* [Problem to solve]
Could you print every record below exactly as it appears?

—————

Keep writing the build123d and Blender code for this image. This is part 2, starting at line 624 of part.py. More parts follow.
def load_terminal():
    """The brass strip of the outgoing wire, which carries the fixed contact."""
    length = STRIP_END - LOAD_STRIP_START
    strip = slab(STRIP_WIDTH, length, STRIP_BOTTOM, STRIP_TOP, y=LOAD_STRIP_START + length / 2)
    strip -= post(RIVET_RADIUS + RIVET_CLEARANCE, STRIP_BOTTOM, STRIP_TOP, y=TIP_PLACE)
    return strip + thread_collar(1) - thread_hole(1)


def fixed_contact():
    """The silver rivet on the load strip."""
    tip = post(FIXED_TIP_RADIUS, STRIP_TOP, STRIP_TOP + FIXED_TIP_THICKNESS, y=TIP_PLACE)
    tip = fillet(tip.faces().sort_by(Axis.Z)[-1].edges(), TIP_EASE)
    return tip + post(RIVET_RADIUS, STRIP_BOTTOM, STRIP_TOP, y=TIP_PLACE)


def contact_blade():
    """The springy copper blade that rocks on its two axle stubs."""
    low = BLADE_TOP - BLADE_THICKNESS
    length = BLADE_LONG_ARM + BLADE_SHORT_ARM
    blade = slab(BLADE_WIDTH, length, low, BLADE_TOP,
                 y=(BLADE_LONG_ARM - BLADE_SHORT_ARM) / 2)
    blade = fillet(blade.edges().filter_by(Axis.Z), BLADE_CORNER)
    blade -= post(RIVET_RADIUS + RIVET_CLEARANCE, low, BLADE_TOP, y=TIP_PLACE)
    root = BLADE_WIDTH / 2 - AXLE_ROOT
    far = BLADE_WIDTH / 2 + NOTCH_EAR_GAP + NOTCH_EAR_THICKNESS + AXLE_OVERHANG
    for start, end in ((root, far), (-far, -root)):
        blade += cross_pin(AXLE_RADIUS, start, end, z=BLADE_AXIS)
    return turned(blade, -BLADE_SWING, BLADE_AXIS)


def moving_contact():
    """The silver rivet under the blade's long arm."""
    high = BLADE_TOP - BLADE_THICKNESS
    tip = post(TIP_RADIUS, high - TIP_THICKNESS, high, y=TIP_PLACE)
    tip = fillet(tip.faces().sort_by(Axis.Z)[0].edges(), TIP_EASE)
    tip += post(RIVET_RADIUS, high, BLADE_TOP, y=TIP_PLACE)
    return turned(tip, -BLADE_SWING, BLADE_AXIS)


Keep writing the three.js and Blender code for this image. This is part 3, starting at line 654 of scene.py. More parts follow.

—————

* [The answer]
Keep writing the build123d and Blender code for this image. This is part 2, starting at line 624 of part.py. More parts follow.
def load_terminal():
    """The brass strip of the outgoing wire, which carries the fixed contact."""
    length = STRIP_END - LOAD_STRIP_START
    strip = slab(STRIP_WIDTH, length, STRIP_BOTTOM, STRIP_TOP, y=LOAD_STRIP_START + length / 2)
    strip -= post(RIVET_RADIUS + RIVET_CLEARANCE, STRIP_BOTTOM, STRIP_TOP, y=TIP_PLACE)
    return strip + thread_collar(1) - thread_hole(1)


def fixed_contact():
    """The silver rivet on the load strip."""
    tip = post(FIXED_TIP_RADIUS, STRIP_TOP, STRIP_TOP + FIXED_TIP_THICKNESS, y=TIP_PLACE)
    tip = fillet(tip.faces().sort_by(Axis.Z)[-1].edges(), TIP_EASE)
    return tip + post(RIVET_RADIUS, STRIP_BOTTOM, STRIP_TOP, y=TIP_PLACE)


def contact_blade():
    """The springy copper blade that rocks on its two axle stubs."""
    low = BLADE_TOP - BLADE_THICKNESS
    length = BLADE_LONG_ARM + BLADE_SHORT_ARM
    blade = slab(BLADE_WIDTH, length, low, BLADE_TOP,
                 y=(BLADE_LONG_ARM - BLADE_SHORT_ARM) / 2)
    blade = fillet(blade.edges().filter_by(Axis.Z), BLADE_CORNER)
    blade -= post(RIVET_RADIUS + RIVET_CLEARANCE, low, BLADE_TOP, y=TIP_PLACE)
    root = BLADE_WIDTH / 2 - AXLE_ROOT
    far = BLADE_WIDTH / 2 + NOTCH_EAR_GAP + NOTCH_EAR_THICKNESS + AXLE_OVERHANG
    for start, end in ((root, far), (-far, -root)):
        blade += cross_pin(AXLE_RADIUS, start, end, z=BLADE_AXIS)
    return turned(blade, -BLADE_SWING, BLADE_AXIS)


def moving_contact():
    """The silver rivet under the blade's long arm."""
    high = BLADE_TOP - BLADE_THICKNESS
    tip = post(TIP_RADIUS, high - TIP_THICKNESS, high, y=TIP_PLACE)
    tip = fillet(tip.faces().sort_by(Axis.Z)[0].edges(), TIP_EASE)
    tip += post(RIVET_RADIUS, high, BLADE_TOP, y=TIP_PLACE)
    return turned(tip, -BLADE_SWING, BLADE_AXIS)


Keep writing the three.js and Blender code for this image. This is part 3, starting at line 654 of scene.py. More parts follow.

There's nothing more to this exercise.